You need the group to build something significant. Efficient architecture is the result of efficient group communication. Good communication enables velocity when the outputs are recorded and the context is known. Collaborate as a group. Silence probably denotes confusion, not consent or agreement; so this can take a few tries before people start talking. 

So what works?

Architecture meetups on the scrum team level. 
  • This isn't a planning or status meeting, its a discovery meeting. The group needs to discover the value of this feature and the dependencies around it. How does this new piece of functionality fit into to the larger picture?

Working groups on the company level. 
  • For the quality attributes that are cross-cutting concerns (Usability, Performance, Security, Maintainability) its a very efficient way to formalize some basic concepts and enable some consistency the technical roadmap.

In general; Writing things down and being objective about goals will align the group. Evolve your template for a technical spec, and keep removing as much detail as possible. Complexity in the documentation works for consulting, but its the enemy of efficient design. Keep it clean and revisit often.

Conclusion

When building a product and operating with velocity, there can be a tendency to not formalize the design for the sake of moving faster.

This can result in early wins for the demo of the implementation; but if the debt incurred does not get addressed the complexity will slow progress of the project.

Communicate and collaborate as group on What you are making.

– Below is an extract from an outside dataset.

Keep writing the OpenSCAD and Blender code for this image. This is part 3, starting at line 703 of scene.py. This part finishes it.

When this becomes clearer, the process of how that gets built will become more predictable. This predictability makes estimation of effort possible, and the next deadline will be less of a guess and more of a plan


Thursday, June 08, 2023

Effective Software Architecture meetings

For an effective architecture strategy to develop; there needs to be some alignment when meeting together. In meetings with no agenda or focus it can seem to be a waste of time. It is. if the meeting invite is “we are going to brainstorm on everything” then meeting fatigue will set in and participants will have less engagement.

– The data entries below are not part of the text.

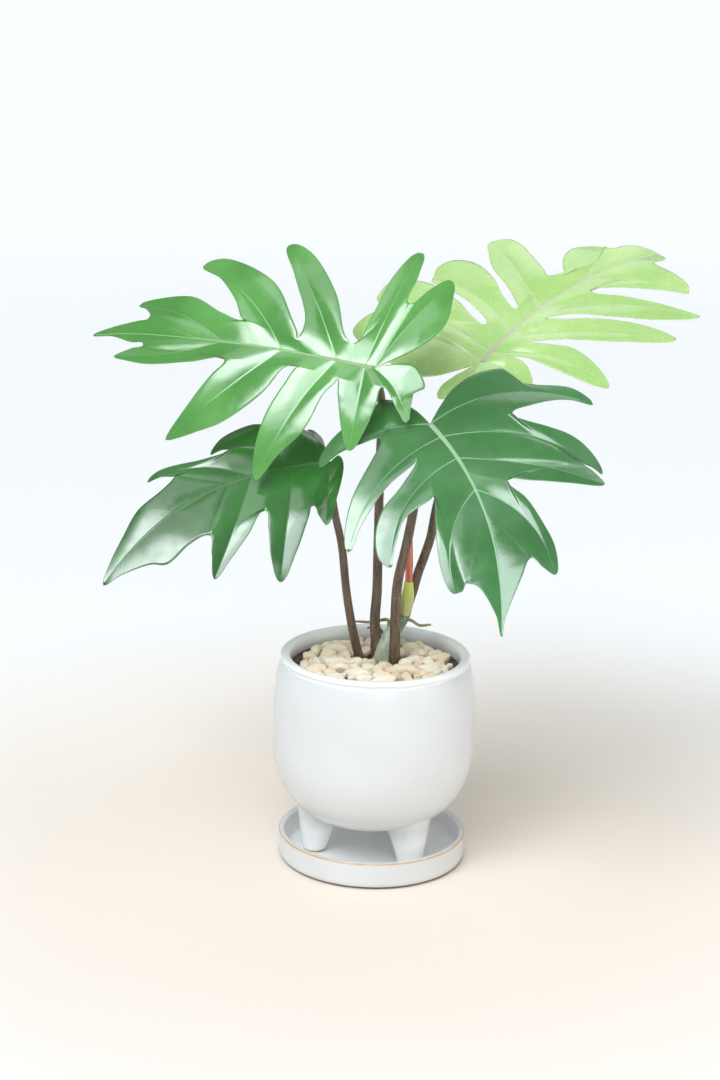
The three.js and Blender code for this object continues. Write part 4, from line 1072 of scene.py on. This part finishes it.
def add_sky():
    """A dim pale sky, hazy at the horizon, with one bright window far away. A direction's place on
    the window is its share along the window's own axes over its share along the way there."""
    world = bpy.data.worlds.new("daylight")
    sky = Nodes(world)
    background = sky.tree.nodes["Background"]
    heading, height = math.radians(WINDOW_HEADING), math.radians(WINDOW_HEIGHT)
    away = np.array([math.cos(heading), math.sin(heading), 0])
    towards = math.cos(height) * away + math.sin(height) * np.array([0, 0, 1])
    side = np.array([-away[1], away[0], 0])
    direction = sky.make("TexCoord", "Generated", {})

    def share(axis):
        return sky.make("VectorMath", "Value", {0: direction, 1: tuple(axis)}, operation="DOT_PRODUCT")

    ahead = share(towards)
    lit = sky.ramp(ahead, 0.1, 0.3)
    for axis, half in ((side, WINDOW_HALF_WIDTH), (np.cross(towards, side), WINDOW_HALF_HEIGHT)):
        offset = sky.maths("ABSOLUTE", sky.maths("DIVIDE", share(axis), ahead))
        lit = sky.maths("MULTIPLY", lit, sky.ramp(offset, half - WINDOW_BLUR, half + WINDOW_BLUR, 1.0, 0.0))
    window = sky.ramp(lit, 0.0, 1.0, SKY_DIM, SKY_BRIGHT, "LINEAR")
    haze = sky.ramp(share((0, 0, 1)), 0.02, 0.16, SKY_HAZE, SKY_DIM)
    sky.feed(background.inputs["Color"], (0.9, 0.96, 1.0))
    sky.feed(background.inputs["Strength"], sky.maths("MAXIMUM", window, haze))
    bpy.context.scene.world = world


def add_light():
    """Bright even daylight: the sky, and square lights that face their aim and aren't seen."""
    add_sky()
    for name, (spot, aim, size, power, colour) in LIGHTS.items():
        data = bpy.data.lights.new(name, "AREA")
        data.shape, data.size, data.energy, data.color = "SQUARE", size, power, colour
        forward = unit(np.array(aim, float) - spot)
        side = unit(np.cross(forward, [0, 0, 1.0]))
        stand(name, data, spot, [side, np.cross(side, forward), -forward]).visible_camera = False
    bpy.context.scene.view_settings.view_transform = "Standard"


# The object

add_camera()
add_floor()
add_light()

glaze = glaze_material()
piece("glazed_saucer", saucer_sheet(), [glaze], "saucer")
piece("glazed_pot", pot_sheet(), [glaze], "pot")
piece("potting_soil", soil_sheet(), [soil_material()], "soil")
piece("pebble_dressing", pebbles_sheet(), [stone_material()], "pebbles")

# Skins: dark, light, tint, the distances over which it grows, specks, their strength, roughness
SKINS = {
    "stem": (
        (0.3, 0.35, 0.25), (0.52, 0.56, 0.48), (0.09, 0.17, 0.06), (45, 54), (0.78, 0.8, 0.74), 0.8, 0.75,
    ),
    "root": ((0.22, 0.2, 0.08), (0.36, 0.3, 0.14), (0.3, 0.3, 0.12), (60, 200), (0.6, 0.55, 0.4), 0.5, 0.7),
    "stalk": (
        (0.08, 0.05, 0.032), (0.15, 0.105, 0.06), (0.11, 0.1, 0.045), (90, 230), (0.4, 0.33, 0.24), 0.6, 0.5,
    ),
    "sheath": (
        (0.42, 0.45, 0.12), (0.56, 0.56, 0.24), (0.62, 0.66, 0.1), (8, 22), (0.7, 0.66, 0.4), 0.5, 0.45,
    ),
    "spear": ((0.5, 0.1, 0.06), (0.64, 0.2, 0.12), (0.62, 0.26, 0.16), (30, 80), (0.8, 0.45, 0.3), 0.3, 0.35),
}
skins = {part: skin_material(part + "_skin", *tones) for part, tones in SKINS.items()}
piece("stem_with_roots", stem_sheet(), [skins["stem"], skins["root"]], "stem")
for part, shape in LEAF_STALKS.items():
    stalk = stalk_sheet(shape, LEAVES[part])
    piece("stalk_" + part, stalk, [skins["stalk"]], "petiole_" + part)
piece("leaf_sheath", sheath_sheet(), [skins["sheath"]], "sheath")
piece("rolled_leaf", spear_sheet(), [skins["spear"]], "new_leaf")

# Colours and gloss of each leaf, the rise and droop of its lobes, its ribs' radii, and how blunt
# its lobes' tips and cuts are, as radii
LEAF_LOOKS = {
    "upper_left": dict(
        slot="leaf_green", deep=(0.055, 0.235, 0.03), fresh=(0.1, 0.33, 0.06), vein=(0.22, 0.45, 0.17),
        under=(0.2, 0.4, 0.16), rib=(0.2, 0.42, 0.15), side_rib=(0.1, 0.3, 0.07), root=(0.26, 0.32, 0.14),
        gloss=0.16, bloom_and_sheen=0.02, rise=2.6, slope=0.13, droop=5, rib_sizes=(1.3, 0.35), rib_fade=1,
        blunt_left=(1.8, 2.2, 1, 0.5, 0.4, 0.4), blunt_right=(3, 3, 3, 2, 1, 0.4), cut_radius=2.2,
    ),
    "front_right": dict(
        slot="leaf_blue_green", deep=(0.026, 0.14, 0.026), fresh=(0.05, 0.21, 0.048), vein=(0.2, 0.4, 0.22),
        under=(0.2, 0.34, 0.2), rib=(0.26, 0.46, 0.28), side_rib=(0.11, 0.28, 0.12), root=(0.3, 0.45, 0.26),
        gloss=0.19, bloom_and_sheen=0.07, rise=2.2, slope=0.11, droop=5, rib_sizes=(1.8, 0.3), rib_fade=1.6,
        blunt_left=(1.2, 0.8, 0.8, 1.6, 0.5), blunt_right=(1, 1.4, 1, 3.5, 0.5), cut_radius=2,
    ),
    "lower_left": dict(
        slot="leaf_dark", deep=(0.013, 0.1, 0.009), fresh=(0.028, 0.17, 0.02), vein=(0.06, 0.19, 0.045),
        under=(0.13, 0.26, 0.1), rib=(0.05, 0.17, 0.035), side_rib=(0.035, 0.14, 0.025),
        root=(0.06, 0.16, 0.04), gloss=0.19, bloom_and_sheen=0.01, rise=2.2, slope=0.1, droop=8,
        rib_sizes=(1.2, 0.3), rib_fade=1, blunt_left=(2.5, 2, 1.2, 1), blunt_right=(2, 1, 0.8, 1),
        cut_radius=2.2,
    ),
    # the young leaf's light lime is made lighter still: painted light standing in for light shining through
    # its thin blade
    "back_right": dict(
        slot="leaf_young", deep=(0.34, 0.57, 0.15), fresh=(0.45, 0.65, 0.23), vein=(0.56, 0.7, 0.4),
        under=(0.6, 0.76, 0.46), rib=(0.52, 0.54, 0.42), side_rib=(0.42, 0.58, 0.26), root=(0.45, 0.37, 0.33),
        gloss=0.24, bloom_and_sheen=0.08, rise=2.8, slope=0.14, droop=3.5, rib_sizes=(1.5, 0.35), rib_fade=1,
        blunt_left=(3, 1.5, 3.5, 6, 3, 1), blunt_right=(3, 3, 0.8, 0.8, 0.6, 0.8, 1), cut_radius=2.2,
    ),
}
for part, look in LEAF_LOOKS.items():
    leaf, slot = {**LEAVES[part], **look}, look["slot"]
    tones = [look[key] for key in ("deep", "fresh", "vein", "under", "gloss", "bloom_and_sheen")]
    skin = leaf_material("skin_" + slot, *tones)
    ribs = rib_material("ribs_" + slot, look["rib"], look["root"])
    side_ribs = rib_material("side_ribs_" + slot, look["side_rib"], look["rib"])
    piece("leaf_" + part, blade_sheet(leaf), [skin, ribs, side_ribs], "blade_" + part)
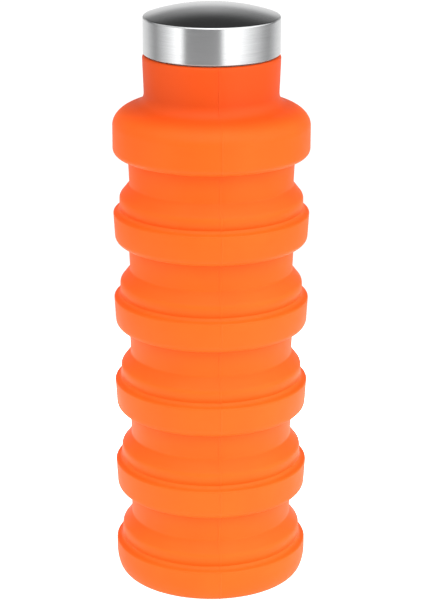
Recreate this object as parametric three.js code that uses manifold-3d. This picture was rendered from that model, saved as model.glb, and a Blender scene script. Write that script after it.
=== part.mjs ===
// Folding silicone water bottle with a screw-on steel lid, standing open.
// Millimetres, +Z up, origin at the centre of the foot, on the surface the bottle stands on.
//
// The silicone body is one moulding: a base cup, four stiff bands and a shoulder, joined by
// waists. Each waist telescopes into the band below it while a thin fold wall turns inside out.
// Here the moulding is divided where it folds. Stages and bands are numbered from the top.

import * as THREE from "three";
import { mergeVertices } from "three/addons/utils/BufferGeometryUtils.js";
import Module from "manifold-3d";

const wasm = await Module();
wasm.setup();

// ---------------------------------------------------------------- driving dimensions
const SEGMENTS = 32; // facets round each turned piece
const GAP = 0.3; // clearance between pieces that touch on the real bottle

const STAGES = 5; // folding stages between the base cup and the shoulder
const PITCH = 33.7; // lip to lip, open
const BASE_LIP = 12.4; // height of the base cup's lip

const BAND_RADIUS = 37.5; // at the lip, the widest part of the bottle
const BAND_DEPTH = 11.4; // lip to underside
const BAND_TAPER = 0.5; // how much narrower a band is at its underside
const BAND_BORE = 35.4; // radius inside a band
const FLOOR_BORE = 29.6; // hole in a band's floor, where the waist below it starts
const FLOOR_THICKNESS = 1.5;
const LIP_ROUND = 0.8;
const UNDER_ROUND = 2.0;

const WAIST_FOOT = 31.3; // outer radius of a waist at its lower end
const WAIST_HEAD = 31.8; // and at its upper end
const WAIST_WALL = 2.2;

const STEP_RADIUS = 35.1; // outer radius of a fold wall where it stands on the lip
const STEP_FOOT = 7.0; // height above the lip where the wall leans in
const STEP_HEAD = 11.8; // height above the lip where it meets the waist
const STEP_ROOT = 1.0; // depth of its root below the lip
const FOLD_WALL = 1.3;
const FOLD_DROP = 0.5; // how much lower the inside of the wall leans in
const STEP_END = 1.5; // thickness of the inner end that joins the waist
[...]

Its also essential to be clear that this isn’t a status meeting; the status is on the board, backlog and roadmap. Those are the outcomes of these meetings. The status should be visible without a meeting.

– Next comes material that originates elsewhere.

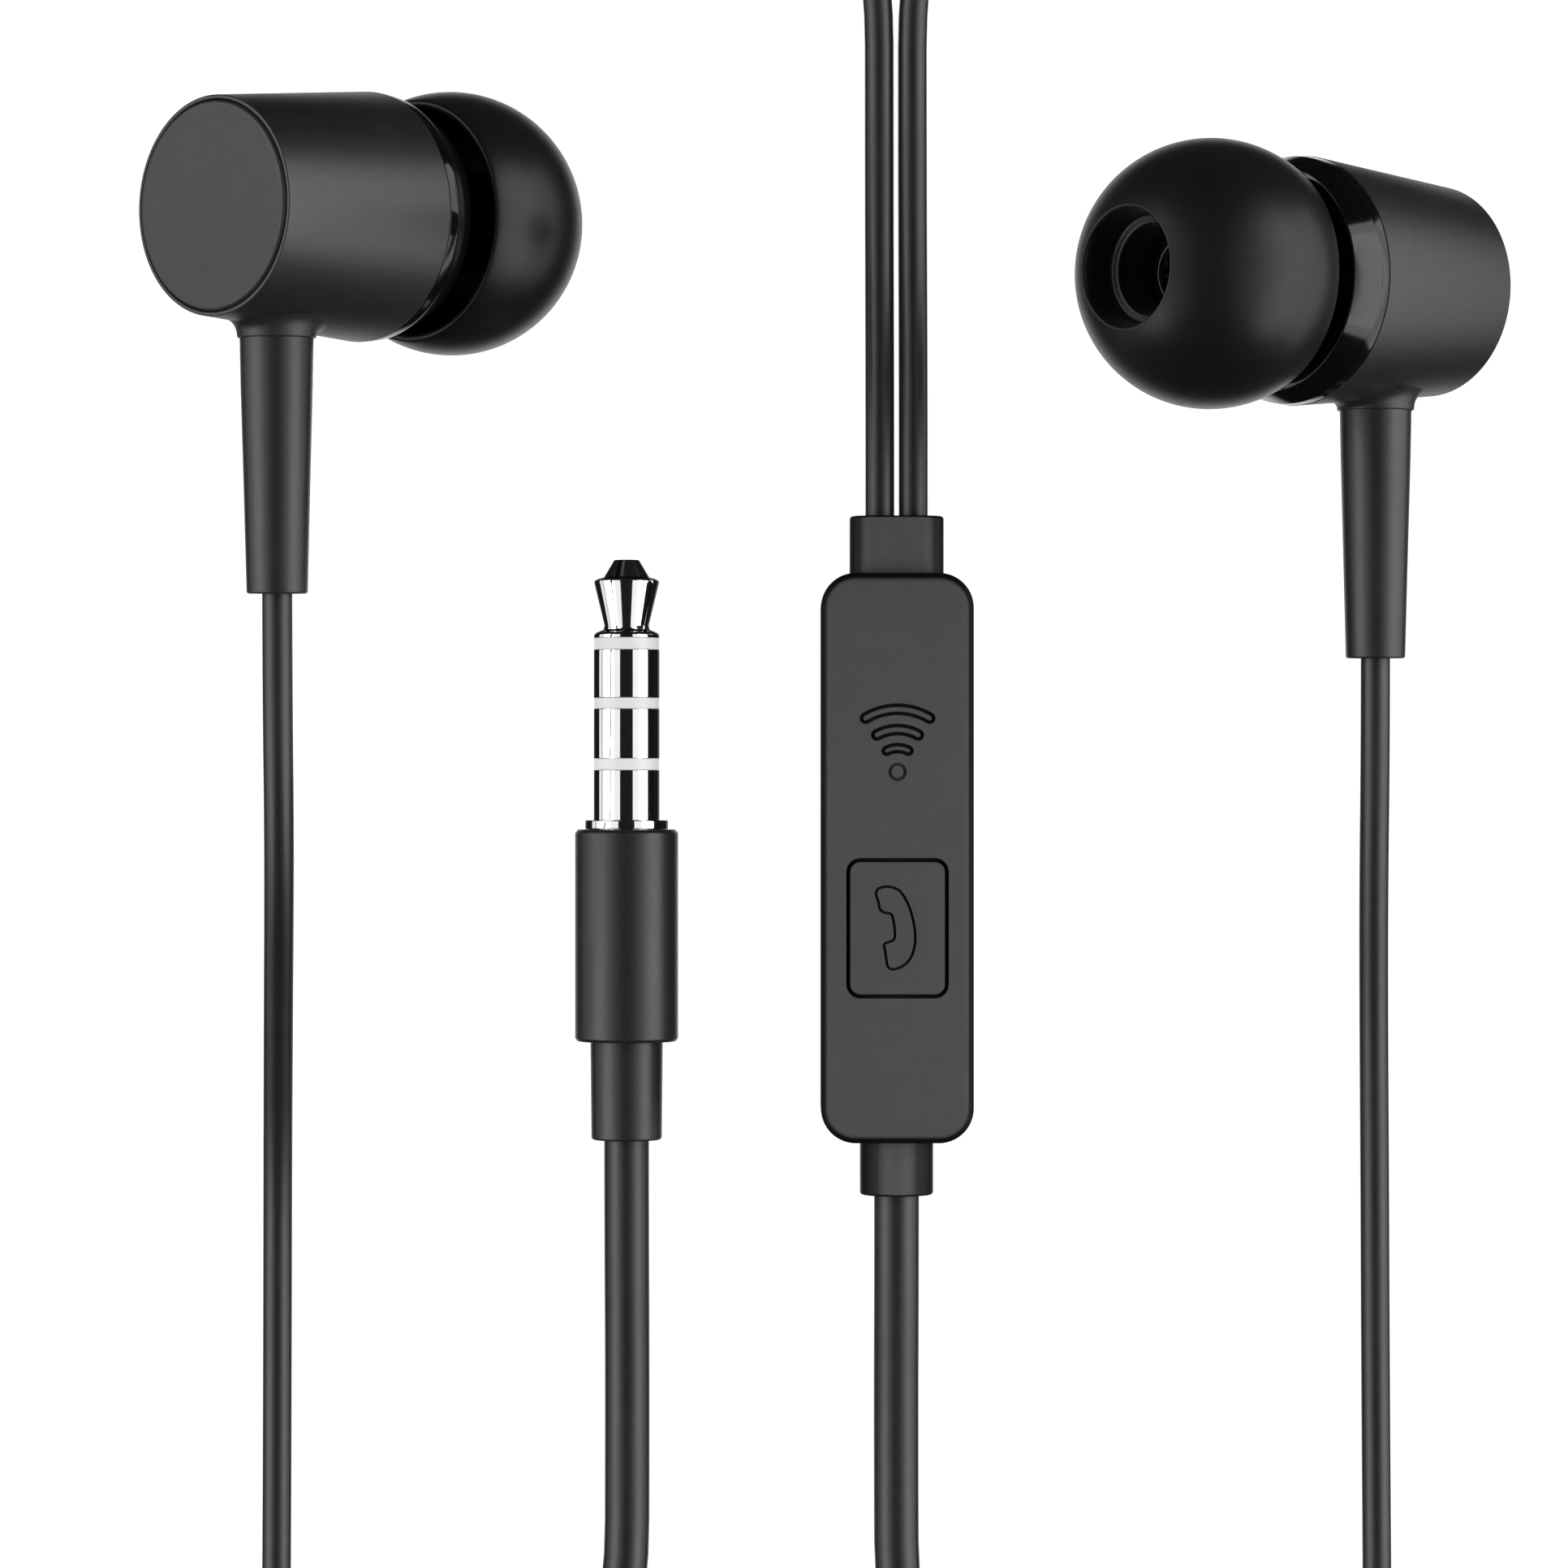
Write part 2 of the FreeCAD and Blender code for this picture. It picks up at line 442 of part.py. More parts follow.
# Cable collars at the two ends, each with a tail held between the shells.
up = doc.addObject("Part::Box", "upper_collar_block")
bind(up, Length="collar_wide", Width="collar_len", Height="collar_thick")
up.Placement = Placement(Vector(-val("collar_wide") / 2, val("box_long") / 2, val("box_mid") - val("collar_thick") / 2), Rotation())
doc.recompute()
rounded = doc.addObject("Part::Fillet", "upper_collar_rounded")
rounded.Base = up
rounded.Edges = [(i + 1, val("collar_round"), val("collar_round")) for i, e in enumerate(up.Shape.Edges)
                 if abs(e.BoundBox.YLength - val("collar_len")) < 1e-6]
tail = doc.addObject("Part::Box", "upper_collar_tail")
bind(tail, Length="3.5", Width="collar_tail + 0.1", Height="2.3")
tail.Placement = Placement(Vector(-1.75, val("box_long") / 2 - val("collar_tail"), val("box_mid") - 1.15), Rotation())
keep(boolean("Fuse", "upper_cable_collar", rounded, tail))
low = cylinder("lower_collar_round", "lower_collar_rad", "lower_collar_len",
               (0, -val("box_long") / 2, val("box_mid")), (0, -1, 0))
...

The common goal/output of the meeting is some decision on how to move forward with alignment of the participants. To set the theme and get an output of the technical meeting to be an effective one; its essential to understand the context of the meeting, and the participants.

Problems and Solutions

How to enable problem solving and know the valuable problem is being addressed? How to enable decision making so that we have a solution to work with and con move the understanding of the problem and our technical solution forward. Communication is a lot of listening and focusing on context

Focus on Context and Outputs

Meetings and the audience

For any meetings you have; take a moment to understand the Goal of the meeting, and from that it should be understood what you are working with here. Its also nice for any participants to know the context if they have some topics to bring up, or to be a listener in the background; or not participate at all

Discovery

Product discovery meetings are key to understanding user problems for features; and the deeper understanding of the technical constraints for this new feature.

These could be from ideas from business, dev, product, or triaged from a customer issue or suggestion; but the rationale for adding or modifying the architecture should be rooted from something that creates value in the product.

These output to the Roadmap level, product or technical; and sometimes need a prototype or more investigation to qualify the actual goal (and motivation).

Outputs

  1. Valuable problems
  2. Feature value
  3. Market direction
  4. Business Impact

Audience

  • Product
  • Sales
  • Support
  • Development
  • QA

Planning

You have discovered the valuable problems and understood the value solving that problem will bring. Now its time to plan the technical solution; to creating the requirements and design for system features. 

User story mapping is really helpful as this stage as it uncovers the quality attributes to support this new feature. Also at this time trade-offs are made, so be mindful of any debt you are going to put on the books. Debt is useful, but like any debt it will overwhelm you if not kept in check.
As you go a long, you will learn more, so this meeting works well as a regularly scheduled meeting. In agile this is usually a "Backlog grooming"

Output

  • Backlog items for functionality
  • Technical spec
  • Architecture Decision Records (ADR)

Audience

  • Development
  • QA
  • Product

Implementation

The backlog has items for the functionality and the tech spec has the designs and decisions made. Lets build this thing! This is usually called a sprint onboarding, a kick-off meeting and gets the project people involved. This is when estimation can become possible with the details of what is being made now down on paper.

Outputs

  • implementation Epics for some definition of done
  • interfaces for implementation
  • how requirements build acceptance criteria

Audience

  • Devs
  • QA
  • project managers
  • product managers

Release

Are we releasing work to support a feature, or is this a new one? Release meetings can take on many forms. and again depends on the context. A demo is an internal release and what is in that demo can be used to form the external release. For the technical architecture, the items can be lost in favour of the functional product notes; but its important to keep the architecture in-step with the release numbers you put on the deliverable

Version the architecture with the release

Output

  • in the release notes, link to latest requirements that created that version
  • Link docs describing features and acceptance criteria
  • diagrams of structure
  • mockups of UI and flows

Audience

  • product
  • QA
  • devs
  • devops
  • Support
  • Sales

When the meetings happen

There can be a tendency to get people involved, but having the wrong people can really hurt the output. Keep the focus to the group affected. For most architecture decisions its usually the team making the feature, when they plan to do the work. 
For architecture decisions on cross cutting quality attributes (Usability, Security, Performance, etc) its important to have a working group that focuses on setting the policy (a good checklist) for the functional features to get built on

Conclusion

When making the context clear and involving the relevant participants; architecture meetings can be a reliable way to output relevant decisions. Its essential to know What we are making so we can figure out how we make it and when it happens.

By taking a moment to understand the context and the problem to be addresses; the actual people that are needed to participate will become clearer and the chances of a meaningful solution will increase.